Chances are, you ran around until adolescence, at which point you became more interested in (or encouraged to be more interested in) sedentary activities. Not all kids are like this. Some keep running around and participating in sports through their teenage years and into adulthood, but if you believe that you don’t have a runner’s body, you more than likely would have begun forming that idea in your teens, around the same time you got into writing poetry and wanking. Another way you might have learned to think your body isn’t equipped for running is gym class. Cast your mind back to your high school days, and you’ll either recall enjoying P.E. or pretending to be sick to get out of P.E. because P.E. was humiliating. If you enjoyed P.E., you probably will have enjoyed physical activity into adulthood, and hopefully you still do. If you loathed P.E., it’s easier now to say, ‘I don’t have a runner’s body’ than ‘The shame and trauma I experienced as a teenager because I wasn’t as physically adept as my peers has carried over into my adult life and now any form of physical activity reminds me of that pathetic, defenseless kid I once felt myself to be—please, please help me, Gabor Maté.’ Who knows, though, maybe there’s some other reason you decided you can’t run. But let’s look now at the reasons why you can.



One: You are a biped. You have two legs, you stand upright, and your body (you own a body!) has evolved over millennia to facilitate bipedal locomotion.

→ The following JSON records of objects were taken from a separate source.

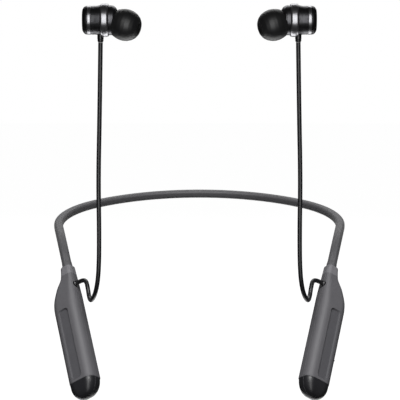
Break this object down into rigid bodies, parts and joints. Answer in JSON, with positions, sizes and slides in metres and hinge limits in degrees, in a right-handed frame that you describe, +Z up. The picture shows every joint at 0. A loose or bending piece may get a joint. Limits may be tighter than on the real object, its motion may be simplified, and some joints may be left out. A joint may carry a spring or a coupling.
{
  "type": "neckband earphones",
  "caption": "Wireless neckband earphones: flexible rubber band with a battery pod and a control pod on its arms, and an earbud with a silicone tip on a short cable from each pod.",
  "frame": {"origin": "the point of the band's inner face that rests on the nape of the neck", "axes": "-Y out of the band towards the wearer's neck and the front, +Z up as worn, +X to the control pod's side"},
  "size_m": [0.1318, 0.1254, 0.164],
  "materials": {
    "band_rubber": "matte",
    "pod_plastic": "matte",
    "key_plastic": "satin",
    "cable_jacket": "satin",
    "tip_silicone": "satin",
    "gunmetal": "satin",
    "bright_metal": "polished",
    "cap_metal": "satin",
    "spring_steel": "satin",
    "copper": "satin",
    "board": "satin",
    "cell_wrap": "satin",
    "foam": "matte",
    "magnet": "polished",
    "diaphragm_film": "gloss",
    "light_pipe": "gloss"
  },
  "bodies": {
    "rear_band": {"rear_sleeve": "band_rubber", "rear_memory_wire": "spring_steel", "rear_wiring": "copper"},
    "left_arm": {"left_arm_sleeve": "band_rubber", "left_memory_wire": "spring_steel", "left_wiring": "copper", "left_front_shell": "pod_plastic", "left_back_shell": "pod_plastic", "left_gland": "cable_jacket", "left_screws": "spring_steel", "left_cable": "cable_jacket", "battery_cell": "cell_wrap", "battery_pad": "foam", "protection_board": "board", "power_switch": "spring_steel"},
    "right_arm": {"right_arm_sleeve": "band_rubber", "right_memory_wire": "spring_steel", "right_wiring": "copper", "right_front_shell": "pod_plastic", "right_back_shell": "pod_plastic", "right_gland": "cable_jacket", "right_screws": "spring_steel", "right_cable": "cable_jacket", "main_board": "board", "shield_can": "spring_steel", "rocker_switches": "spring_steel", "mode_switch": "spring_steel", "microphone": "spring_steel", "usb_receptacle": "spring_steel", "led_light_pipe": "light_pipe", "rocker_pin": "spring_steel"},
    "power_key": {"power_key": "key_plastic"},
    "mode_key": {"mode_key": "key_plastic"},
    "volume_rocker": {"volume_rocker": "key_plastic"},
    "port_flap": {"port_flap": "band_rubber"},
    "left_bud": {"left_back_cap": "cap_metal", "left_back_magnet": "magnet", "left_rear_ring": "bright_metal", "left_barrel": "gunmetal", "left_bulge_ring": "bright_metal", "left_front_housing": "gunmetal", "left_driver": "magnet", "left_diaphragm": "diaphragm_film", "left_nozzle_mesh": "spring_steel", "left_boot": "cable_jacket"},
    "left_tip": {"left_ear_tip": "tip_silicone"},
    "right_bud": {"right_back_cap": "cap_metal", "right_back_magnet": "magnet", "right_rear_ring": "bright_metal", "right_barrel": "gunmetal", "right_bulge_ring": "bright_metal", "right_front_housing": "gunmetal", "right_driver": "magnet", "right_diaphragm": "diaphragm_film", "right_nozzle_mesh": "spring_steel", "right_boot": "cable_jacket"},
    "right_tip": {"right_ear_tip": "tip_silicone"}
  },
  "joints": [
    {"name": "left_arm_flex", "type": "hinge", "parent": "rear_band", "child": "left_arm", "pos_m": [-0.06132, -0.03294, -0.00679], "axis": [0, 0.1908, -0.9816], "range_deg": [-8, 14], "stiffness_Nm_per_rad": 0.6},
    {"name": "right_arm_flex", "type": "hinge", "parent": "rear_band", "child": "right_arm", "pos_m": [0.06132, -0.03294, -0.00679], "axis": [0, -0.1908, 0.9816], "range_deg": [-8, 14], "stiffness_Nm_per_rad": 0.6},
    {"name": "power_key_press", "type": "slide", "parent": "left_arm", "child": "power_key", "axis": [0.8261, -0.3045, 0.4741], "range_m": [0, 0.00025], "stiffness_N_per_m": 3000},
    {"name": "mode_key_press", "type": "slide", "parent": "right_arm", "child": "mode_key", "axis": [-0.8261, -0.3045, 0.4741], "range_m": [0, 0.00025], "stiffness_N_per_m": 3000},
    {"name": "volume_rock", "type": "hinge", "parent": "right_arm", "child": "volume_rocker", "pos_m": [0.0567, -0.09812, -0.05346], "axis": [-0.5162, 0.7463, -0.4201], "range_deg": [-3, 3], "stiffness_Nm_per_rad": 0.06},
    {"name": "port_flap_open", "type": "hinge", "parent": "right_arm", "child": "port_flap", "pos_m": [0.05538, -0.1041, -0.06245], "axis": [0.5162, -0.7463, 0.4201], "range_deg": [0, 100]},
    {"name": "left_bud_turn", "type": "hinge", "parent": "left_arm", "child": "left_bud", "pos_m": [-0.0405, -0.112, 0.0717], "axis": [0, 0, 1], "range_deg": [-90, 90], "stiffness_Nm_per_rad": 0.0001},
    {"name": "right_bud_turn", "type": "hinge", "parent": "right_arm", "child": "right_bud", "pos_m": [0.0405, -0.112, 0.0717], "axis": [0, 0, 1], "range_deg": [-90, 90], "stiffness_Nm_per_rad": 0.0001},
    {"name": "left_tip_pull", "type": "slide", "parent": "left_bud", "child": "left_tip", "axis": [0.9122, -0.3321, -0.24], "range_m": [0, 0.008]},
    {"name": "right_tip_pull", "type": "slide", "parent": "right_bud", "child": "right_tip", "axis": [-0.9122, -0.3321, -0.24], "range_m": [0, 0.008]}
  ]
}
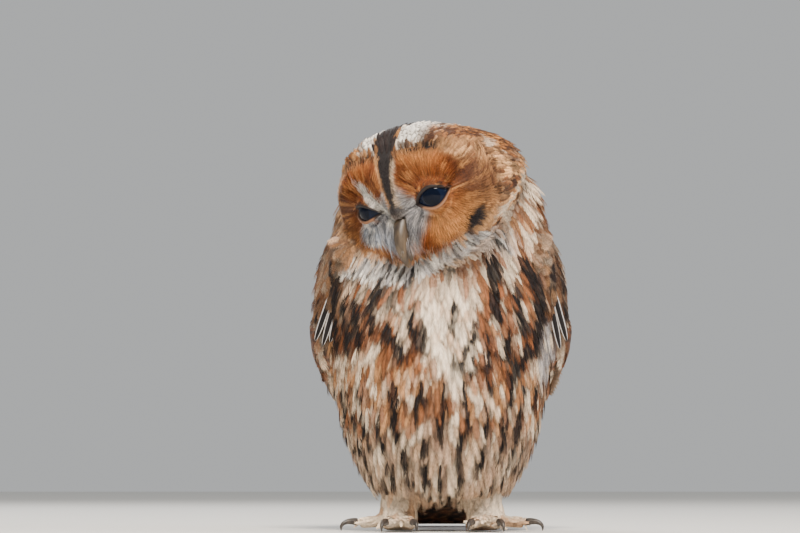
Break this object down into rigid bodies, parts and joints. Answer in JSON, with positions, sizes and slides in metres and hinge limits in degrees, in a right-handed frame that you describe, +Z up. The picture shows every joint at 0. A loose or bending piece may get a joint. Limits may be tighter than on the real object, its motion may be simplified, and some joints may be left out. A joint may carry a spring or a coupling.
{
  "type": "tawny owl",
  "caption": "Perched tawny owl, life size, standing on its feet and tail tip with folded wings and its head turned to its right.",
  "frame": {"origin": "middle of the bounding box's underside, on the floor under the owl", "axes": "+Z up, -Y the way the body faces, +X the owl's left; the head is turned 35 degrees from -Y towards -X"},
  "size_m": [0.1564, 0.2768, 0.2455],
  "materials": {
    "rufous_feathers": "soft rufous face feathers, fine and hair-like",
    "buff_feathers": "loose buff, cream and rufous feathers with dark shaft streaks",
    "brown_feathers": "stiff barred brown feathers with pale edges",
    "cream_feathers": "short dense cream feathers",
    "eye": "wet blue-black eye",
    "bill": "smooth yellow-olive horn",
    "claw": "smooth dark horn"
  },
  "bodies": {
    "root": {"bill_lower": "bill", "bill_upper": "bill", "claw_left_hind": "claw", "claw_left_inner": "claw", "claw_left_middle": "claw", "claw_left_outer": "claw", "claw_right_hind": "claw", "claw_right_inner": "claw", "claw_right_middle": "claw", "claw_right_outer": "claw", "eye_left": "eye", "eye_right": "eye", "foot_left": "cream_feathers", "foot_right": "cream_feathers", "head": "rufous_feathers", "leg_left": "cream_feathers", "leg_right": "cream_feathers", "neck": "buff_feathers", "tail": "brown_feathers", "trunk": "buff_feathers", "wing_left": "brown_feathers", "wing_right": "brown_feathers"}
  },
  "joints": []
}
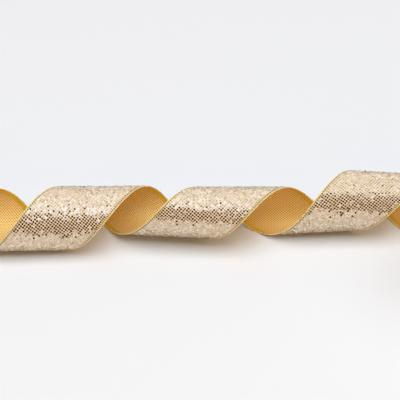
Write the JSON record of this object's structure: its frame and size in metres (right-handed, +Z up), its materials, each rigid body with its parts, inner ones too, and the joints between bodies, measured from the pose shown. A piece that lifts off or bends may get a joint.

Two: Most mammals have pretty short legs in proportion to their body size. You have long legs in proportion to your body size. This is because your body was designed by evolution to run.


Three: You come equipped with sweat glands that produce sweat to cool your body. In fact, of the 6,400 species of mammal in the world, you have the most sweat glands. Scientists would go so far as to say you have a 'uniquely high density of sweat glands,' ten times that of your closest banana-eating relative.


Four: Your body has a component that evolved explicitly for running: the Achilles tendon. It is the thickest tendon in the human body, and it’s there to provide ‘elastic energy storage’ for running. Most of the great apes don’t have an Achilles tendon, or if they do, it is very short and ineffectual (except in the case of gibbons). A sentence I found on the internet states that the ‘absence of a well-developed Achilles tendon in the nonhuman African apes would preclude them from effective running, both at high speeds and over extended distances.’ Ipso facto, you’re meant to run at high speeds and over extended distances—unless you’re one of those clever apes who can read.


And finally, five: your ass. If you weren’t meant to run, you wouldn’t have a butt. That thing isn’t just for sitting on—it’s your locomotive engine. You have well-developed gluteal muscles to power the activity of running, either away from or towards things. If you were only built to walk, you’d have a couple of tennis balls for ass cheeks (you also would have been eaten by a sabretooth tiger by now). But instead, you have a big ol’ ass. We all do. It’s the biggest thing on our bodies, and if you don’t use it, you’ll... notice it getting bigger, actually, but not in a good way.


Anyway, you were born to run, so run, fucker, run.